- Directed by: Ayten Kuyululu
- Written by: Ayten Kuyululu Ismet Soydan
- Produced by: Ilhan Kuyululu
- Starring: Sait Misoglu; Ilhan Kuyululu; Kate Sheil;
- Cinematography: Russell Boyd
- Edited by: Harold Lander
- Music by: Mary Vanderby Aspidistra
- Production company: Independent Artists
- Release date: August 1975;
- Running time: 70 minutes
- Country: Australia
- Languages: English Turkish

= The Golden Cage (1975 film) =

The Golden Cage is a 1975 Australian film about two Turkish migrants in Australia directed by Ayten Kuyululu and produced by her husband Ilhan Kuyululu, who also acted in the film.
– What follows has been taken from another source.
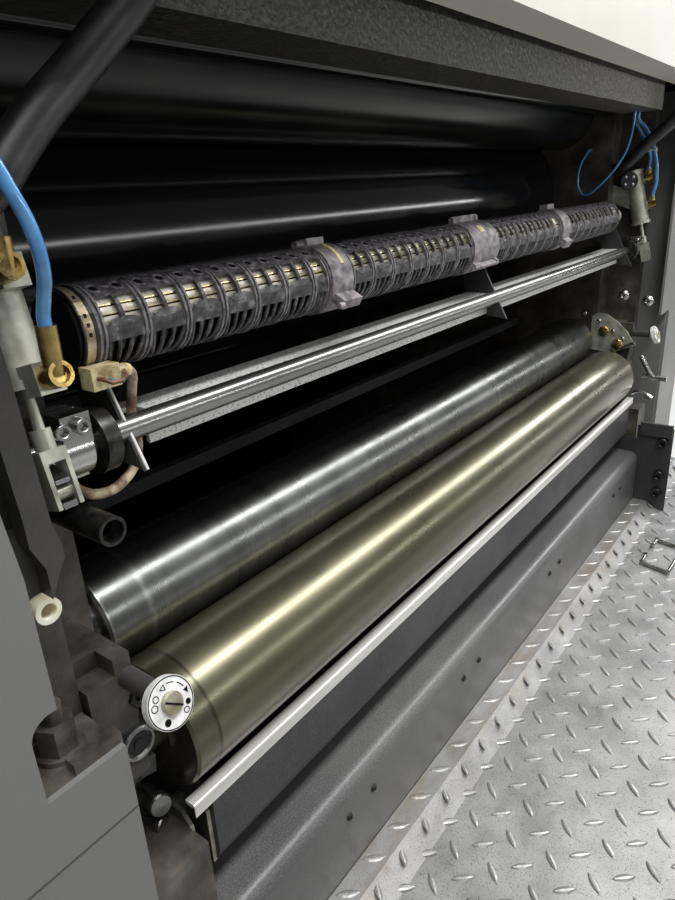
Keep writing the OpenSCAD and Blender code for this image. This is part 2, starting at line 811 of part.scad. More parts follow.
// Three clamps that close the sleeves round the core, each with its own lugs
module sleeve_clamps() {
  color("#5d5560") {
    for (c = [[-316, -288], [-65, -5], [202, 230]]) along_x(c[0], c[1]) translate([core_y, core_z]) difference() {
      circle(clamp_r);
      circle(core_r);
    }
    lug(-314, -292, -8, 6, 11);
    lug(-312, -288, 118, 12, 8);
    bar(3, -324, -314, core_y + 4, core_z + clamp_r + 1);
    bar(2.5, -318, -312, core_y - 34, core_z - 18);
    for (a = [-4, 124]) {
      lug(-64, -59, a, 6, 6);
      lug(-11, -6, a, 6, 6);
      lug(-64, -6, a, 7.5, 3);
    }
    lug(204, 228, -6, 7, 11);
    lug(204, 228, 122, 9, 10);
  }
}

module core_end_ring() {
  x0 = -disc_out + 6;
  color("#a8793a") difference() {
    bar(sleeve_r - 0.5, x0, -bracket_out, core_y, core_z);
    bar(core_r, x0 - 1, -bracket_out + 1, core_y, core_z);
  }
}

module core_end_disc() {
  color("#19191b") {
    bar(sleeve_r - 2, -disc_out, -disc_out + 6, core_y, core_z);
    bar(4, -disc_out - 1, -disc_out, core_y - 14, core_z + 4);
  }
}

// Plug block that the sensor's cable leaves
module connector_block() {
  color("#b8a878") block([-bracket_out - 19, pivot_y - 11, pivot_z + 31], [-bracket_out, pivot_y + 1, pivot_z + 44]);
}

module sensor_cable() {
  color("#8f7f66") hose(sensor_route, 3.2, 8, [0.3, 1, 0]);
}

// Split clamp on the shaft end with a slotted arm that takes the clevis roller
module lever() {
  slot_h = roller_pin_r + 1;
  line = lever_reach * sin(cyl_lean) + lever_drop * cos(cyl_lean);
  x1 = rod_x - clamp_out;
  arm_x = fork_gap / 2 - 1;
  color("#77767a") {
    along_x(x1 - 18, x1) translate([pivot_y, pivot_z]) difference() {
      union() {
        circle(16);
        translate([-16, 6]) square([26, 18]);
        translate([-4.5, -17]) square([9, 9]);
      }
      circle(pivot_r);
      translate([-4, 7]) square([2, 18]);
    }
    along_x(x1, rod_x + arm_x) translate([pivot_y, pivot_z]) circle(11);
    along_x(rod_x - arm_x, rod_x + arm_x) translate([pivot_y, pivot_z]) rotate(-cyl_lean) difference() {
      polygon([[-27, -line - 8.5], [4, -line - 8.5], [10, -6], [10, 0], [-9, 1], [-27, -line + 7.5]]);
      translate([-28, -line - slot_h]) square([20, 2 * slot_h]);
    }
  }
}

module right_lever() {
  lever();
}

module left_lever() {
  mirror([1, 0, 0]) lever();
}

// Along the leaning axis of an air cylinder, from the roller in its clevis upwards
module on_rod() {
  translate([rod_x, lever_y, lever_z]) rotate([-cyl_lean, 0, 0]) children();
}

// Rod, clevis and the roller on its pin
module rod() {
  color("#a7a892") on_rod() {
    translate([0, 0, 23]) cylinder(r = rod_r, h = 100);
    translate([0, 0, 23]) cylinder(r = 5.5, h = 12);
    difference() {
      block([-7.5, -6.5, -8], [7.5, 6.5, 24]);
      block([-fork_gap / 2, -7, -9], [fork_gap / 2, 7, 17]);
    }
    translate([-7.5, 0, 0]) rotate([0, 90, 0]) cylinder(r = roller_pin_r, h = 15);
  }
}

module right_rod() {
  rod();
}

module left_rod() {
  mirror([1, 0, 0]) rod();
}

// Barrel with two flanges, a port block to the front and a bracket back to the frame's edge
module air_cylinder(port, z0, z1) {
  color("#a7a892") difference() {
    union() {
      on_rod() {
        translate([0, 0, barrel_z]) cylinder(r = barrel_r, h = barrel_h);
        translate([0, 0, barrel_z]) cylinder(r = barrel_r + 2, h = 5);
        translate([0, 0, barrel_z + barrel_h - 8]) cylinder(r = barrel_r + 2, h = 8);
        for (z = [z0, z1]) block([-7, -port, z - 8], [7, 0, z + 8]);
      }
      along_x(rod_x - 9, rod_x + 9) translate([edge_y, pivot_z]) polygon([[-30, 70], [0, 80], [0, 110], [-30, 100]]);
    }
    on_rod() translate([0, 0, barrel_z - 10]) cylinder(r = rod_r + run_gap, h = barrel_h);
  }
}

module right_air_cylinder() {
  air_cylinder(port_out[1], 86, 131);
}

module left_air_cylinder() {
  mirror([1, 0, 0]) air_cylinder(port_out[0], 60, 112);
}

// A turned banjo on a port with the collar that takes the hose
module banjo(port, z, x, len) {
  translate([x, -port, z]) rotate([90, 0, 0]) difference() {
    cylinder(r = 6.5, h = 12);
    translate([0, 0, 10]) cylinder(r = 4.5, h = 3);
  }
  translate([x, -port - 6, z]) rotate([cyl_lean, 0, 0]) cylinder(r = 5, h = len);
}

module air_fittings() {
  color("#b8862e") {
    on_rod() {
      banjo(port_out[1], 86, 0, 13);
      banjo(port_out[1], 131, 0, 13);
    }
    mirror([1, 0, 0]) on_rod() {
      banjo(port_out[0], 60, 0, 24);
      banjo(port_out[0], 112, 6, 14);
    }
    peg(6, -outer_x - 11, 992, rib_y - 4, rib_y);
    bar(4, inner_x - 5, inner_x, -74, 937);
  }
}

module left_air_hose() {
  color("#4f93cf") hose(left_air_route, air_hose_r, 8, [0.3, 1, 0]);
}

module left_black_hose() {
  color("#202022") hose(left_black_route, black_hose_r, 12, [0, 1, 0.3]);
}

module right_black_hose() {
  color("#202022") hose(right_black_route, black_hose_r, 12, [1, 0, 0]);
}

module right_air_hose_front() {
  color("#5f9fd6") hose(front_air_route, air_hose_r, 8, [0, 1, 0.2]);
}

module right_air_hose_back() {
  color("#5f9fd6") hose(back_air_route, air_hose_r, 8, [0, 1, 0.2]);
}

module thin_air_hose() {
  color("#3a4a66") hose(thin_route, 2, 8, [1, 0.2, 0]);
}

base_plinth();
left_side_frame();
right_side_frame();
left_housing();
right_housing();
left_front_cover();
right_front_cover();
rear_panel();
upper_housing();
upper_crossbeam();
guard_tube();
lower_guard_bar();
plate_cylinder();
plate_clamps();
form_roller();
metering_roller();
pan_roller();
roller_carriers();
adjusting_dials();
bearing_plate();
right_mounting_plate();
notch_bracket();
hook_bar();
cover_bush();
handle_tube();
water_pan();
pan_lip();
pan_end_plates();
sill_cover();
lower_crossbeam();
footboard();
lifting_handle();
footboard_supports();
pivot_bearings();
pivot_tube();
angle_bar();
swing_brackets();
slatted_core();
left_outer_sleeve();
left_inner_sleeve();
right_inner_sleeve();
right_outer_sleeve();
sleeve_clamps();
core_end_ring();
core_end_disc();
connector_block();
sensor_cable();
left_lever();
right_lever();
left_air_cylinder();
right_air_cylinder();
air_fittings();
left_rod();
right_rod();
left_air_hose();
left_black_hose();
right_black_hose();
right_air_hose_front();
right_air_hose_back();
thin_air_hose();
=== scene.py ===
# %% [markdown]
# # One printing unit of an offset press
# The solids come from the CAD model, already in place. This lesson dresses them: cords first, then
# finishes, then the many small things such as tread lozenges, screws and the ribs of the lattice sleeves.
# Everything is in metres, with X along the rollers, Y into the machine and Z up.

# %% Load the frame
import math

import bmesh
import bpy
from mathutils import Matrix, Vector


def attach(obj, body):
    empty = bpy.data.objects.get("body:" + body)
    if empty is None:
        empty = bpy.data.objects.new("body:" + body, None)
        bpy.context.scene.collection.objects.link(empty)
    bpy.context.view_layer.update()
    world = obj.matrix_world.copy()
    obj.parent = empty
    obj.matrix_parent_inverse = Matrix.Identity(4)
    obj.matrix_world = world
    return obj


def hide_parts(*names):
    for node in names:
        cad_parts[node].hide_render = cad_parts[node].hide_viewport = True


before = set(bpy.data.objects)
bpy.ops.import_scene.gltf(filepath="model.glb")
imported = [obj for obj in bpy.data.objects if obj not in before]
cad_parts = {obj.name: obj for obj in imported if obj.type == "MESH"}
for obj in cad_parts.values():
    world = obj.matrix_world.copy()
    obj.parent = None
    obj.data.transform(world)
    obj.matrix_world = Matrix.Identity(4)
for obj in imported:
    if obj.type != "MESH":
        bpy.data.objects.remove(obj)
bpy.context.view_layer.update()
scene = bpy.context.scene


def put(thing):
    scene.collection.objects.link(thing)


# %% [markdown]
# The camera stands where the photographer stood: low beside the footboard, close to the left frame,
# looking across the rollers to the far frame. It was found from the vanishing points of the rollers,
# of the upright frames and of the tread plate, so it turns, tilts and rolls by those three angles.

# %% Camera
TURN, TILT, ROLL = 51.88, -21.27, -3.08
camera_data = bpy.data.cameras.new("camera")
camera_data.lens = 27
camera_data.sensor_width = 36
camera_data.clip_start = 0.01
camera = bpy.data.objects.new("camera", camera_data)
camera.matrix_world = (
    Matrix.Translation((-0.752, -0.495, 0.900))
    @ Matrix.Rotation(-math.radians(TURN), 4, "Z")
    @ Matrix.Rotation(math.radians(90 + TILT), 4, "X")
    @ Matrix.Rotation(math.radians(ROLL), 4, "Z")
)
put(camera)
scene.camera = camera
print("camera at", tuple(round(v, 3) for v in camera.location))

# %% [markdown]
# A finish is a small graph of shader nodes. These helpers keep such a graph readable: one makes the
# material and sets the values that are the same all over, and the others add noise, a colour ramp, a
# mix or a bump. All patterns are read from Object coordinates, so they are in metres on every piece.

# %% Helpers for finishes
FINISHES = {}


def finish(name, color, roughness=0.5, metallic=0.0, **sockets):
    """A new material and its shader, with the values that are the same all over."""
    material = bpy.data.materials.new(name)
    material.use_nodes = True
    shader = material.node_tree.nodes["Principled BSDF"]
    shader.inputs["Base Color"].default_value = (*color, 1)
    shader.inputs["Roughness"].default_value = roughness
    shader.inputs["Metallic"].default_value = metallic
    for label, value in sockets.items():
        shader.inputs[label.replace("_", " ").title().replace("Ior", "IOR")].default_value = value
    FINISHES[name] = material
    return material


def shader_of(material):
    return material.node_tree.nodes["Principled BSDF"]


def link(material, output, target):
    material.node_tree.links.new(output, target)


def place(material, stretch=(1, 1, 1)):
    """Object coordinates in metres, squeezed along each axis."""
    nodes = material.node_tree.nodes
    coordinates = nodes.new("ShaderNodeTexCoord")
    mapping = nodes.new("ShaderNodeMapping")
    mapping.inputs["Scale"].default_value = stretch
    link(material, coordinates.outputs["Object"], mapping.inputs["Vector"])
    return mapping.outputs["Vector"]


def noise(material, scale, detail=4.0, stretch=(1, 1, 1), rough=0.55):
    texture = material.node_tree.nodes.new("ShaderNodeTexNoise")
    texture.inputs["Scale"].default_value = scale
    texture.inputs["Detail"].default_value = detail
    texture.inputs["Roughness"].default_value = rough
    link(material, place(material, stretch), texture.inputs["Vector"])
    return texture.outputs["Fac"]


def ramp(material, factor, *stops):
    """A colour ramp through (position, grey or colour) stops."""
    node = material.node_tree.nodes.new("ShaderNodeValToRGB")
    elements = node.color_ramp.elements
    while len(elements) < len(stops):
        elements.new(0.5)
    for element, (position, value) in zip(elements, stops):
        color = (value, value, value) if isinstance(value, (int, float)) else value
        element.position = position
        element.color = (*color, 1)
    link(material, factor, node.inputs["Fac"])
    return node.outputs["Color"]


def mix(material, factor, first, second, kind="MIX"):
    node = material.node_tree.nodes.new("ShaderNodeMix")
    node.data_type = "RGBA"
    node.blend_type = kind
    for name, value in (("Factor", factor), ("A", first), ("B", second)):
        socket = [s for s in node.inputs if s.name == name and (s.type == "RGBA" or name == "Factor")][0]
        if isinstance(value, bpy.types.NodeSocket):
            link(material, value, socket)
        else:
            socket.default_value = value if isinstance(value, (int, float)) else (*value, 1)
    return [s for s in node.outputs if s.type == "RGBA"][0]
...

It was the first Australian film directed by a woman since the 1930s.

==Cast==
- Sait Misoglu as Ayhen
- Ilhan Kuyululu as Murat
- Kate Sheil as Sarah
- Ron Haddrick as Rich man
- Michele Fawdon as Guitar player
- Anna Simone Scott as Girl in tavern

==Production==
The film was shot in March and April 1975, with the aid of $22,500 from the Film, Radio and Television Board of the Australia Council. It failed to achieve commercial distribution.

Kuyululu tried to produce a film The Battle of Broken Hill about the 1915 Battle of Broken Hill but was unable to secure finance and returned to Turkey.

Phillip Noyce worked as an assistant director on the movie.